What is required:
Restate, exactly and only, the lines from the first through the line containing "return np.where(inside, -1, 1)".

---- Supplied entries

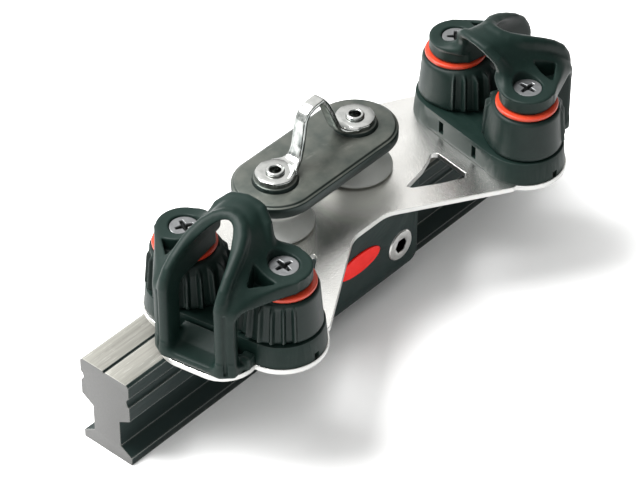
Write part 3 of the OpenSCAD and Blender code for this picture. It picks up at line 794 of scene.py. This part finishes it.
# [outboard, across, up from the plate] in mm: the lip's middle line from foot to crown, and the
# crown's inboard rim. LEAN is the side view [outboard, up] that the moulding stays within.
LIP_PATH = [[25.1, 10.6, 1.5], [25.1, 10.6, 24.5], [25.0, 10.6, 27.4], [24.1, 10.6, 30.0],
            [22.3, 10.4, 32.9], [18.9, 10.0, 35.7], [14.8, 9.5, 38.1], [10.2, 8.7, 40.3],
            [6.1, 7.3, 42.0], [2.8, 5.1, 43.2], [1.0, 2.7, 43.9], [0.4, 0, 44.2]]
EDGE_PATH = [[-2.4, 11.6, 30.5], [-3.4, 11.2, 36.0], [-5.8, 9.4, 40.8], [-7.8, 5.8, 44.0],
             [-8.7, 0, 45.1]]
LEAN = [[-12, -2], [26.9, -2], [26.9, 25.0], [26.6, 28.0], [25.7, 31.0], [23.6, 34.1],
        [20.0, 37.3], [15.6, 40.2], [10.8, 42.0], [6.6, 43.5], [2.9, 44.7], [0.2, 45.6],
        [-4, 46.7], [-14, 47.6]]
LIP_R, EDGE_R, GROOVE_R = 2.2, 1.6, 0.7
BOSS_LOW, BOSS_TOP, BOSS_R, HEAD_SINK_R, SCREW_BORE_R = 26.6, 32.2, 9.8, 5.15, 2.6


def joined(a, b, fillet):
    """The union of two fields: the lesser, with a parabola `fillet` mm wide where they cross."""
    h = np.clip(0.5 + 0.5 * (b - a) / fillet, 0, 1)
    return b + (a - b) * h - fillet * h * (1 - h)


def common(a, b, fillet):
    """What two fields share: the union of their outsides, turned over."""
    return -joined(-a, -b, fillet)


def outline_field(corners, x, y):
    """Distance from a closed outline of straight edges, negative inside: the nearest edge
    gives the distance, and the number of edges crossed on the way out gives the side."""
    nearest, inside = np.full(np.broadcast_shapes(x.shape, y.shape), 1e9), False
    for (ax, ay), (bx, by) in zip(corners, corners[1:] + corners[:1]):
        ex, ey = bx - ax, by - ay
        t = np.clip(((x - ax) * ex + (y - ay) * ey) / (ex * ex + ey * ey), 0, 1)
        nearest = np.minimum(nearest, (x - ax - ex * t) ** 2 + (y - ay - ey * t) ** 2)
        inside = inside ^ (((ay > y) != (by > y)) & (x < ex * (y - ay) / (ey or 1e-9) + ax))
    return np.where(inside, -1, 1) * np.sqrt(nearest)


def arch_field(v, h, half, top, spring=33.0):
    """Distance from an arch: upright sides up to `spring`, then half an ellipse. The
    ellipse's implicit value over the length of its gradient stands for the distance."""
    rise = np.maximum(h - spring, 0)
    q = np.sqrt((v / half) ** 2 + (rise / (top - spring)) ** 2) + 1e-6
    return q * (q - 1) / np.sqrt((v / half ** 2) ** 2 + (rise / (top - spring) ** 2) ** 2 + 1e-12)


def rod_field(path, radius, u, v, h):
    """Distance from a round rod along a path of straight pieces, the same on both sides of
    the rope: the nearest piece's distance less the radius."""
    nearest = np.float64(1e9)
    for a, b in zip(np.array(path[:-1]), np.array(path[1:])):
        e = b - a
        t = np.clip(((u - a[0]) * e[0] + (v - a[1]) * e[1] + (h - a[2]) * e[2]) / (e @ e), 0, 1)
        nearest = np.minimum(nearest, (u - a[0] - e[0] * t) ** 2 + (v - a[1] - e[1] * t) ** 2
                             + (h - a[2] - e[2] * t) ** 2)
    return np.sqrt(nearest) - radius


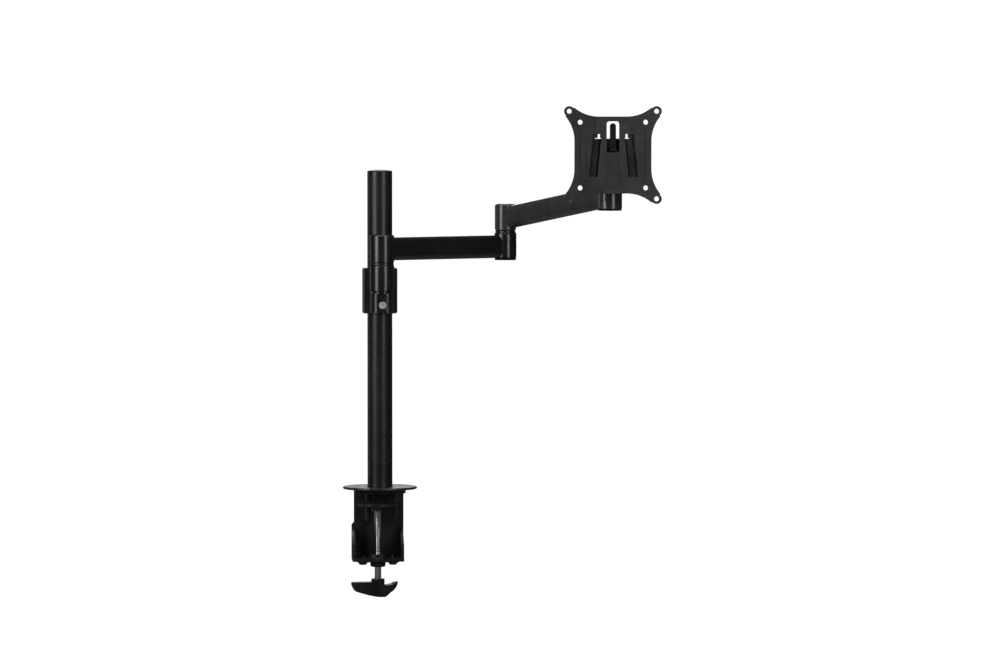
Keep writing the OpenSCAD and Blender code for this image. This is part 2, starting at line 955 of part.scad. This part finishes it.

--------

Reply:
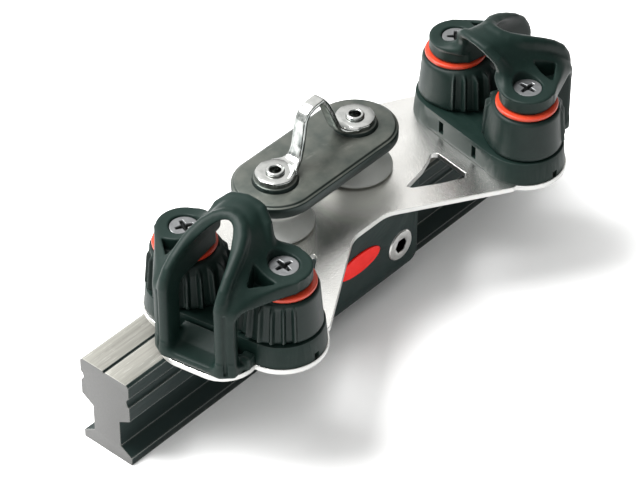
Write part 3 of the OpenSCAD and Blender code for this picture. It picks up at line 794 of scene.py. This part finishes it.
# [outboard, across, up from the plate] in mm: the lip's middle line from foot to crown, and the
# crown's inboard rim. LEAN is the side view [outboard, up] that the moulding stays within.
LIP_PATH = [[25.1, 10.6, 1.5], [25.1, 10.6, 24.5], [25.0, 10.6, 27.4], [24.1, 10.6, 30.0],
            [22.3, 10.4, 32.9], [18.9, 10.0, 35.7], [14.8, 9.5, 38.1], [10.2, 8.7, 40.3],
            [6.1, 7.3, 42.0], [2.8, 5.1, 43.2], [1.0, 2.7, 43.9], [0.4, 0, 44.2]]
EDGE_PATH = [[-2.4, 11.6, 30.5], [-3.4, 11.2, 36.0], [-5.8, 9.4, 40.8], [-7.8, 5.8, 44.0],
             [-8.7, 0, 45.1]]
LEAN = [[-12, -2], [26.9, -2], [26.9, 25.0], [26.6, 28.0], [25.7, 31.0], [23.6, 34.1],
        [20.0, 37.3], [15.6, 40.2], [10.8, 42.0], [6.6, 43.5], [2.9, 44.7], [0.2, 45.6],
        [-4, 46.7], [-14, 47.6]]
LIP_R, EDGE_R, GROOVE_R = 2.2, 1.6, 0.7
BOSS_LOW, BOSS_TOP, BOSS_R, HEAD_SINK_R, SCREW_BORE_R = 26.6, 32.2, 9.8, 5.15, 2.6


def joined(a, b, fillet):
    """The union of two fields: the lesser, with a parabola `fillet` mm wide where they cross."""
    h = np.clip(0.5 + 0.5 * (b - a) / fillet, 0, 1)
    return b + (a - b) * h - fillet * h * (1 - h)


def common(a, b, fillet):
    """What two fields share: the union of their outsides, turned over."""
    return -joined(-a, -b, fillet)


def outline_field(corners, x, y):
    """Distance from a closed outline of straight edges, negative inside: the nearest edge
    gives the distance, and the number of edges crossed on the way out gives the side."""
    nearest, inside = np.full(np.broadcast_shapes(x.shape, y.shape), 1e9), False
    for (ax, ay), (bx, by) in zip(corners, corners[1:] + corners[:1]):
        ex, ey = bx - ax, by - ay
        t = np.clip(((x - ax) * ex + (y - ay) * ey) / (ex * ex + ey * ey), 0, 1)
        nearest = np.minimum(nearest, (x - ax - ex * t) ** 2 + (y - ay - ey * t) ** 2)
        inside = inside ^ (((ay > y) != (by > y)) & (x < ex * (y - ay) / (ey or 1e-9) + ax))
    return np.where(inside, -1, 1) * np.sqrt(nearest)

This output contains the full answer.